-- Your goal --
Return all the data, word for word.

-- Information shown --

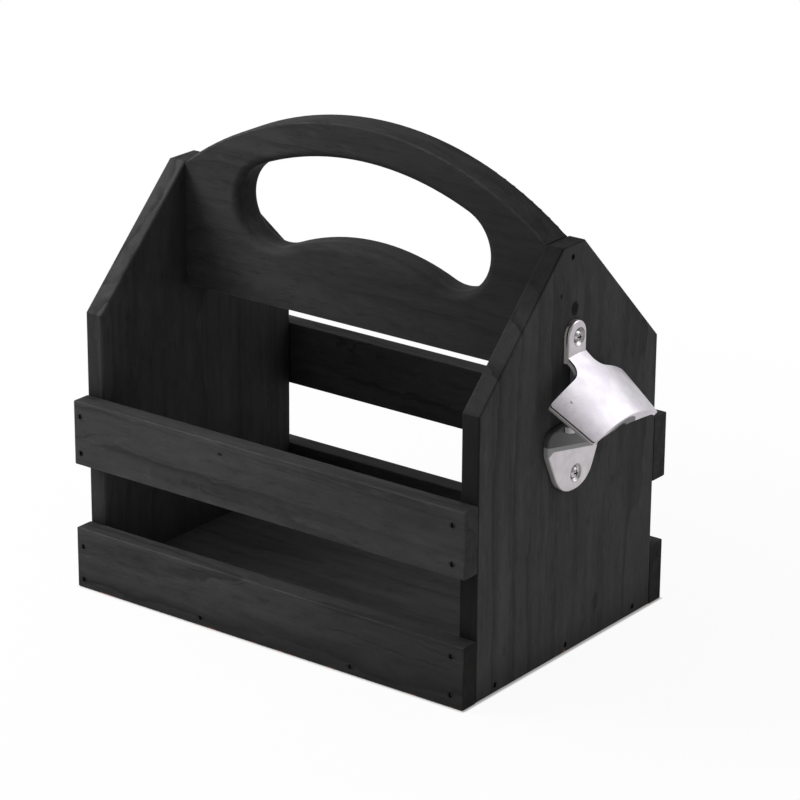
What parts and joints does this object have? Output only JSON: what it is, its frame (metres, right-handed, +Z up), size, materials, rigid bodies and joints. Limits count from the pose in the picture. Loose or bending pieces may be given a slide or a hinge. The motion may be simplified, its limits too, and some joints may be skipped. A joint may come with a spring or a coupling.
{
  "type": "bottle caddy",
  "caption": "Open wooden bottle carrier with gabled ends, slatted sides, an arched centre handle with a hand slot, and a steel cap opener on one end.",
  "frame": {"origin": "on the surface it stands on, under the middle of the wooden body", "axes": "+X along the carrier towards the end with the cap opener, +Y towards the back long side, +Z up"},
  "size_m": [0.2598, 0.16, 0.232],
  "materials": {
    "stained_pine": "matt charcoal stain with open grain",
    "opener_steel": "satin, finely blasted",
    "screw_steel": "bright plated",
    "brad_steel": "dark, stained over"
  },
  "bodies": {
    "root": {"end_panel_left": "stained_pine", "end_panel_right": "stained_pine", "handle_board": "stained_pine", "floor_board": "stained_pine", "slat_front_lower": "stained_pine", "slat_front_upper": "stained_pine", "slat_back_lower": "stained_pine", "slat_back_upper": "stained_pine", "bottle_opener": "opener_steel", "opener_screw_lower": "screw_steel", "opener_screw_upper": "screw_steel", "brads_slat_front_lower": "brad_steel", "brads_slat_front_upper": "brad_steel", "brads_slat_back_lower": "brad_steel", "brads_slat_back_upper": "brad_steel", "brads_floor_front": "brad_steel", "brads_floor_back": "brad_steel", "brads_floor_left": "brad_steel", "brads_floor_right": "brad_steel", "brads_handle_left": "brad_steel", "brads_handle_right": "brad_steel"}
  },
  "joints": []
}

-- Solution to the problem --
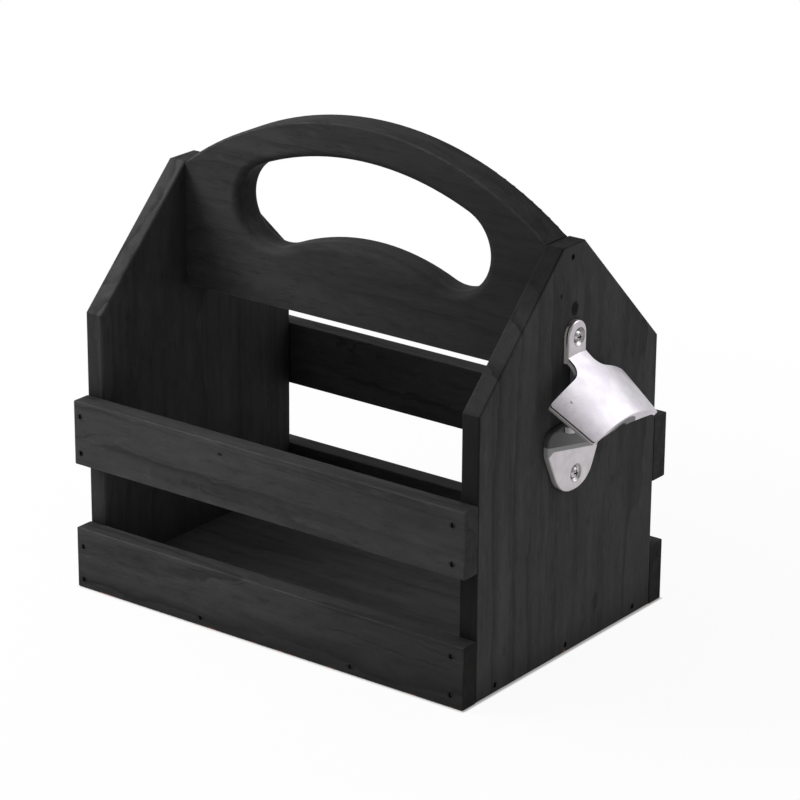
What parts and joints does this object have? Output only JSON: what it is, its frame (metres, right-handed, +Z up), size, materials, rigid bodies and joints. Limits count from the pose in the picture. Loose or bending pieces may be given a slide or a hinge. The motion may be simplified, its limits too, and some joints may be skipped. A joint may come with a spring or a coupling.
{
  "type": "bottle caddy",
  "caption": "Open wooden bottle carrier with gabled ends, slatted sides, an arched centre handle with a hand slot, and a steel cap opener on one end.",
  "frame": {"origin": "on the surface it stands on, under the middle of the wooden body", "axes": "+X along the carrier towards the end with the cap opener, +Y towards the back long side, +Z up"},
  "size_m": [0.2598, 0.16, 0.232],
  "materials": {
    "stained_pine": "matt charcoal stain with open grain",
    "opener_steel": "satin, finely blasted",
    "screw_steel": "bright plated",
    "brad_steel": "dark, stained over"
  },
  "bodies": {
    "root": {"end_panel_left": "stained_pine", "end_panel_right": "stained_pine", "handle_board": "stained_pine", "floor_board": "stained_pine", "slat_front_lower": "stained_pine", "slat_front_upper": "stained_pine", "slat_back_lower": "stained_pine", "slat_back_upper": "stained_pine", "bottle_opener": "opener_steel", "opener_screw_lower": "screw_steel", "opener_screw_upper": "screw_steel", "brads_slat_front_lower": "brad_steel", "brads_slat_front_upper": "brad_steel", "brads_slat_back_lower": "brad_steel", "brads_slat_back_upper": "brad_steel", "brads_floor_front": "brad_steel", "brads_floor_back": "brad_steel", "brads_floor_left": "brad_steel", "brads_floor_right": "brad_steel", "brads_handle_left": "brad_steel", "brads_handle_right": "brad_steel"}
  },
  "joints": []
}